Later that weekend, our family talked about the school shooting over dinner. We did not hide things from our son as he was growing up, because these days there is no way to shield your children from the news. We always tried to talk openly, separate facts from rumors, and answer questions as honestly as possible.

I expected the conversation to be hard. But I had no idea how emotionally unprepared I would be for one of his questions.

“Why didn’t the lockdown work?” he asked.

A little piece of my heart just broke. Shattered. This little third grader was already a seasoned veteran of lockdown drills. He knew to hide quietly in a corner of the classroom while the teacher locked the door and turned out the lights. He had been taught that this would protect him should a bad person get into the school.

As a mom, I desperately wanted to assure him: don’t worry, you’ll be safe, everything will be fine. But 20 first graders and 6 adults had been shot in a suburban elementary school – just like his – one state over in Connecticut. How could I look him in the eye and tell him honestly that this would never happen here? 
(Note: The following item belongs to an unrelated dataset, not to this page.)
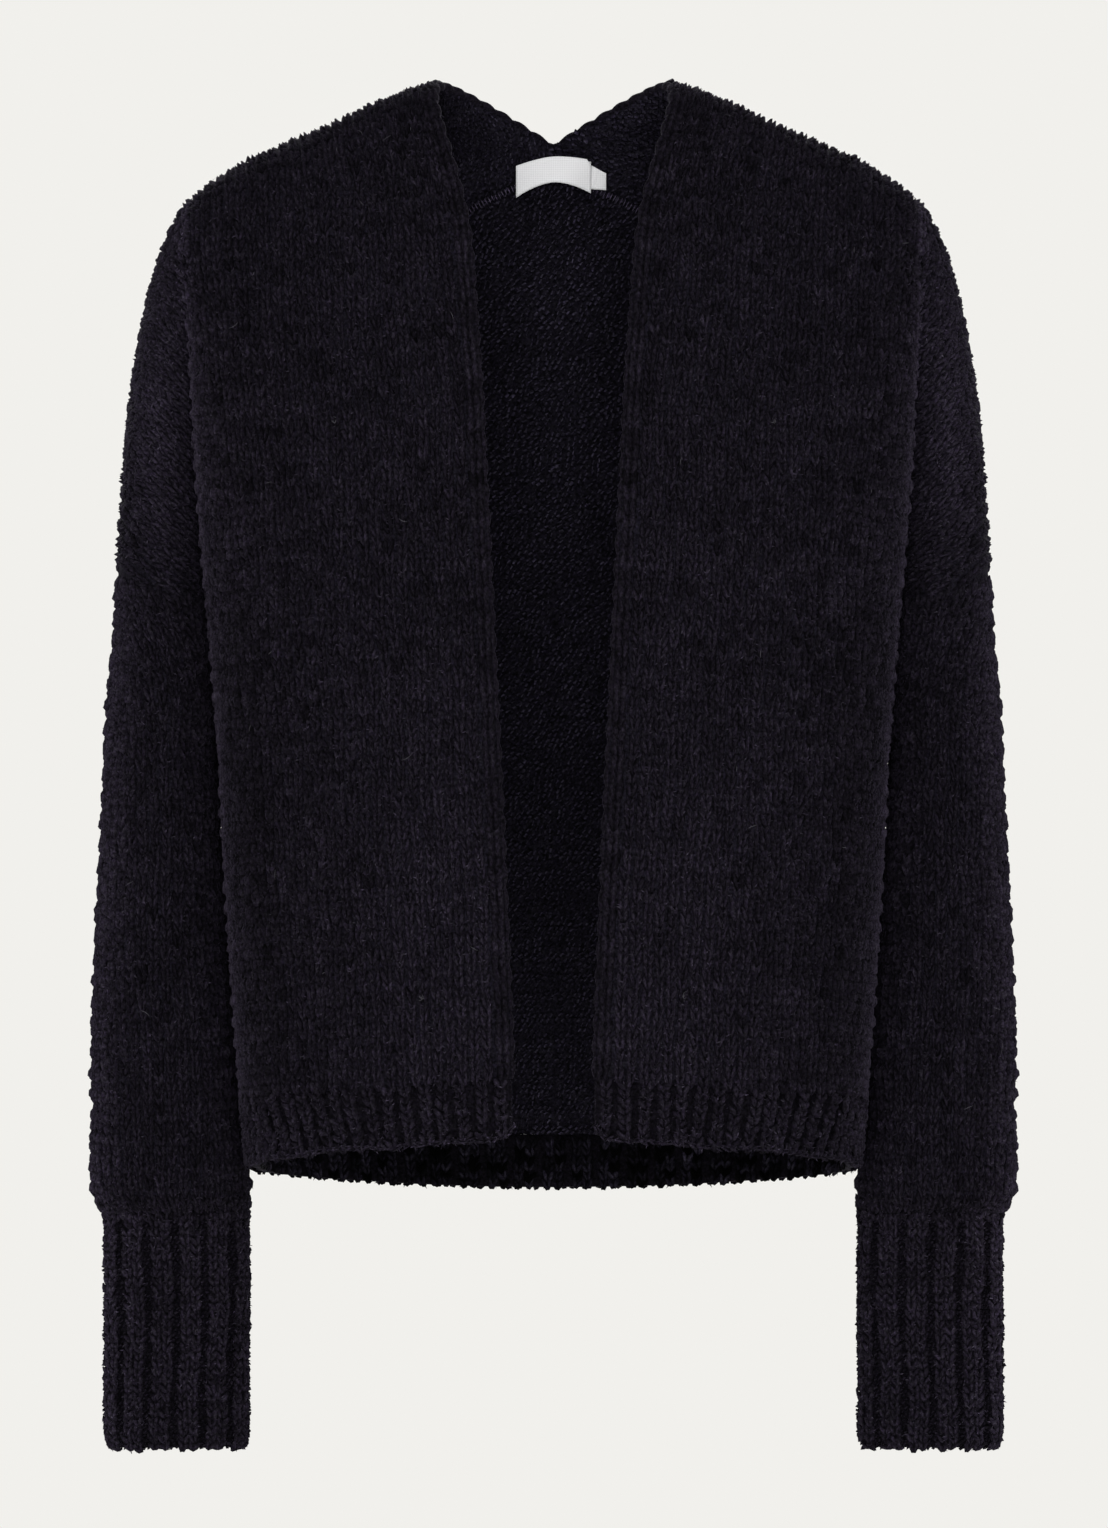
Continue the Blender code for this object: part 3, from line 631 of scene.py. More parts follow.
def finishTree(tree, given, sink, instances, lumpy):
    shaped = addNode(tree, "GeometryNodeRealizeInstances", {"Geometry": instances}).outputs["Geometry"]
    if lumpy:
        lumps = addNode(tree, "ShaderNodeTexNoise", {"Scale": yarn["lumpScale"], "Detail": 1.0})
        middle = addNode(tree, "ShaderNodeVectorMath", {0: lumps.outputs["Color"], 1: (0.5, 0.5, 0.5)},
                         operation="SUBTRACT")
        shift = scaled(tree, middle.outputs["Vector"], given["Lumps"])
        shaped = addNode(tree, "GeometryNodeSetPosition", {"Geometry": shaped, "Offset": shift}).outputs["Geometry"]
    coloured = addNode(tree, "GeometryNodeSetMaterial", {"Geometry": shaped, "Material": given["Yarn"]})
    setInputs(tree, sink, {"Geometry": coloured.outputs["Geometry"]})


def stitchTree():
    # Sets one stitch on each point, turned to the cloth and along its wale.
    tree, ids, given, sink = treeWith("layStitches", (
        ("Geometry", "Geometry", None), ("Stitch", "Object", None), ("Yarn", "Material", None),
        ("Wander", "Float", 0.12), ("Lumps", "Float", 0.0016), ("Seed", "Int", 3)))
    out, along, size = (addNode(tree, "GeometryNodeInputNamedAttribute", {"Name": name}, data_type="FLOAT_VECTOR")
                        .outputs["Attribute"] for name in pointFields)
    turn = addNode(tree, "FunctionNodeAxesToRotation", {"Primary Axis": out, "Secondary Axis": along},
                   primary_axis="Z", secondary_axis="Y").outputs["Rotation"]
    laid = laidOn(tree, given, given["Geometry"], given["Stitch"], turn, size)
    finishTree(tree, given, sink, laid, True)
    return tree, ids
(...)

“Why didn’t the lockdown work?”

I told him that for most of the children in the school, the lockdown had worked. That as soon as the violence had started, the teachers locked their doors, and that most of the children had escaped unharmed. Unfortunately, I said, the shooter reached that first classroom before the lockdown signal could be sent out.

“I guess it’s good that my room is so far away from the front door,” my son responded. His classroom was on the third floor, far from the entrance to the building.

“Yes, that is good,” I agreed.

God, forgive me.

Forgive me for reassuring my child that other kids were more likely to be in the line of fire than he was.

Forgive me for feeling relief at that.

Ten years have now gone by since that awful day. And there have been so many school shootings since then: 54, according to NBC news. Active shooters have entered schools 54 times, taking more than 100 lives, shattering countless others since Sandy Hook.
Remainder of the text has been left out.